Oulu (Finlandia). Lo mínimo que puede decirse del tren que va de Oulu a no sé dónde vía Kuopio (ciudad en la que me bajaré) es que es siniestro. Cuando uno de los trabajadores de la estación me lo señaló me vinieron a la memoria aquellos viejos convoyes que me llevaban a Zaragoza en el curso 1968-69, y hasta el color, marrón grisáceo, semeja sucio. Viejo, sobre todo viejo.
Subir a él con una maleta de 30 kilos, como hago yo, es otra odisea. Hay que abrir la muy estrecha puerta, que se mantenga en su sitio y no se cierre, y luego escalar los dos peldaños, pequeños y altísimos, para llegar a la plataforma.

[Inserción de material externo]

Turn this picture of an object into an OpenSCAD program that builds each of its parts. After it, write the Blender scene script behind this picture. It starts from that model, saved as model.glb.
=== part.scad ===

El interior cambia un poco, pero es una pasajera ilusión óptica que produce el verde inglés de las tapicerías. Sillones de aquellos de antes, con mucha experiencia en el arte de sentar a damas y caballeros.
Desde el andén había visto una cabellera femenina, por lo cual sabía que no estaba solo. La sorpresa fue cuando, al buscar mi asiento, compruebo que hay una decena de silentes seres humanos allí. No se oye ni una respiración. Nadie me mira y todos me ignoran. Nada personal, claro, porque lo mismo le pasa unos minutos después al siguiente, y al siguiente…
Así que hago lo de siempre. Camino muy despacio marcando cada paso con mis botas de montaña, causando un efecto tensionador. Nada, que a todo el mundo le da igual que pise o que esté parado. Tomo asiento y me pregunto si este ambiente de funeral va a acompañarme las cuatro horas y pico hasta Kuopio.